> **Data excerpt**
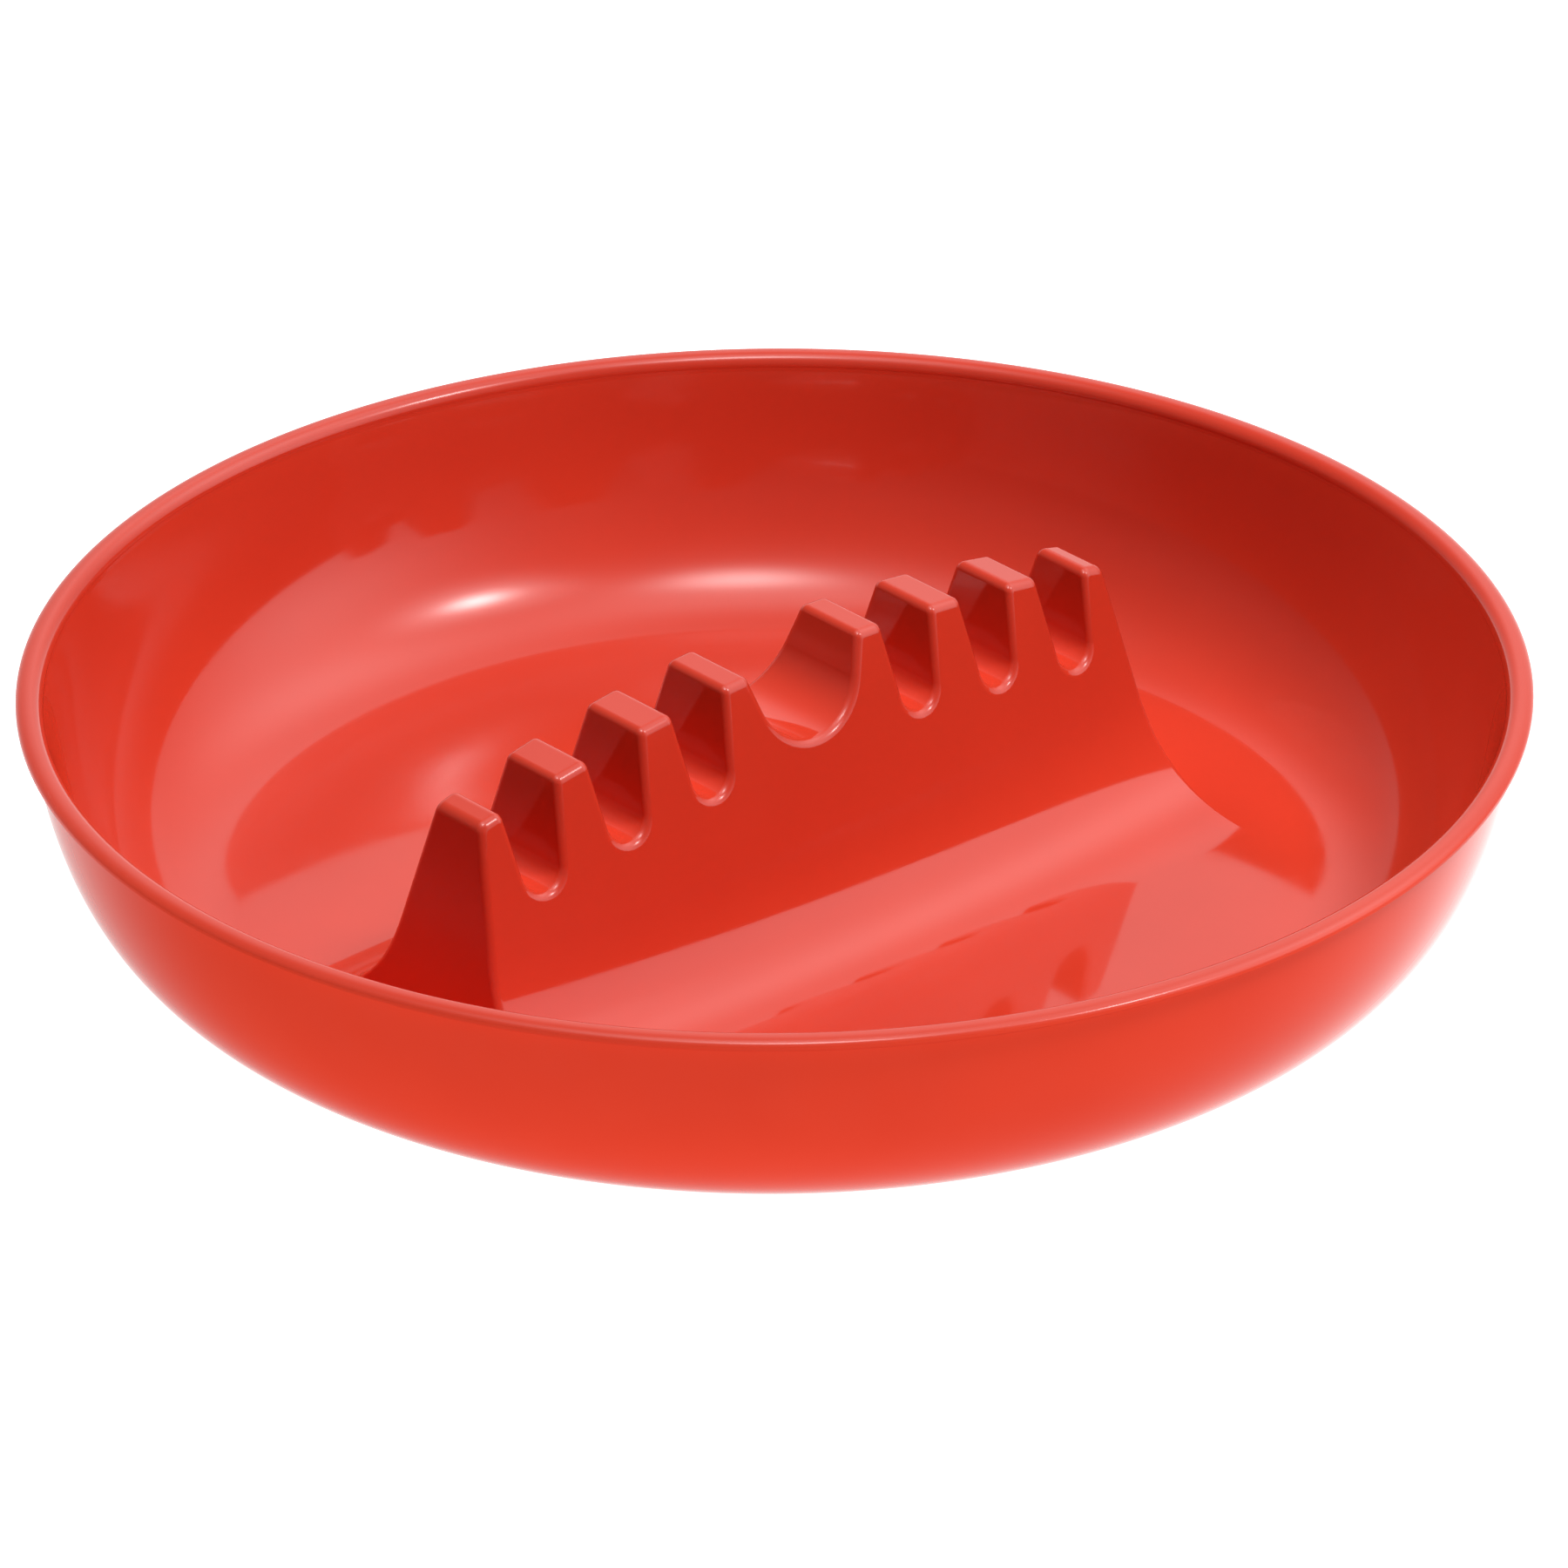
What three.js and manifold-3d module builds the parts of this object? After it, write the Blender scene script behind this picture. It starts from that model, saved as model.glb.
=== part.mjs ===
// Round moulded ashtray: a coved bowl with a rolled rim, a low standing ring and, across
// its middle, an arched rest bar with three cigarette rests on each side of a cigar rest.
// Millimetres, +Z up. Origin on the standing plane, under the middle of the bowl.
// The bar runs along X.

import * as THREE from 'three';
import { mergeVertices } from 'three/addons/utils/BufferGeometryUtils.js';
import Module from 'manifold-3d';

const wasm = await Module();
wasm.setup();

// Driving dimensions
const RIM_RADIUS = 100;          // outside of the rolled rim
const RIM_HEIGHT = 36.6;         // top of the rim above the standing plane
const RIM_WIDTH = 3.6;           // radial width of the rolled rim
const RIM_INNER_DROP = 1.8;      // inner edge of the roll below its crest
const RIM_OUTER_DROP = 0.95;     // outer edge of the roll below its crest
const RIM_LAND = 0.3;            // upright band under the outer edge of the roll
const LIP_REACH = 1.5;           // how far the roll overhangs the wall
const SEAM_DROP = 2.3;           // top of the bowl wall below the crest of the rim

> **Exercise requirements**
Return exactly the lines that run from the top of the listing above to the line containing "wasm.setup();", please, keeping both end lines and leaving out everything else.

> **Exercise result**
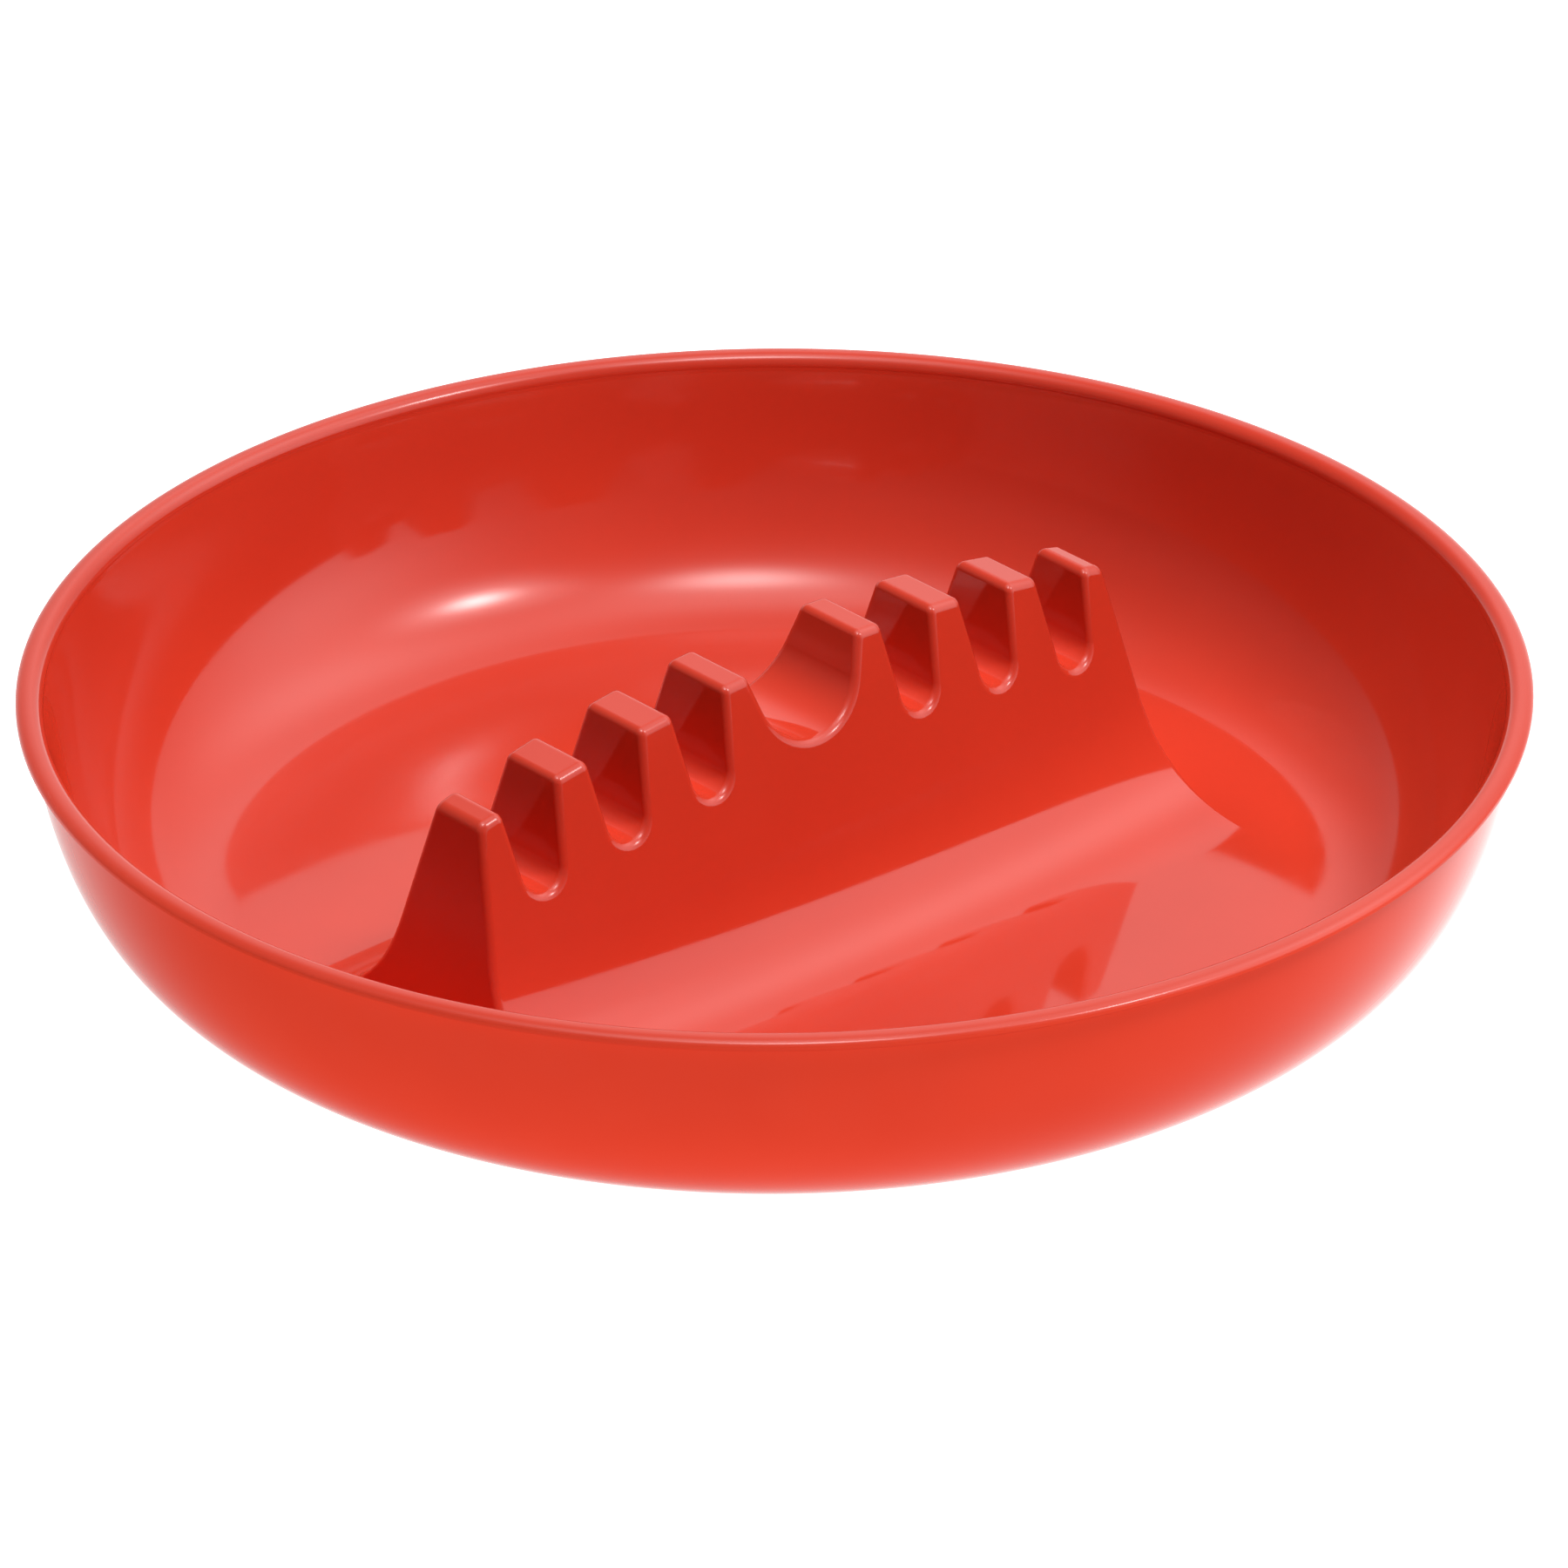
What three.js and manifold-3d module builds the parts of this object? After it, write the Blender scene script behind this picture. It starts from that model, saved as model.glb.
=== part.mjs ===
// Round moulded ashtray: a coved bowl with a rolled rim, a low standing ring and, across
// its middle, an arched rest bar with three cigarette rests on each side of a cigar rest.
// Millimetres, +Z up. Origin on the standing plane, under the middle of the bowl.
// The bar runs along X.

import * as THREE from 'three';
import { mergeVertices } from 'three/addons/utils/BufferGeometryUtils.js';
import Module from 'manifold-3d';

const wasm = await Module();
wasm.setup();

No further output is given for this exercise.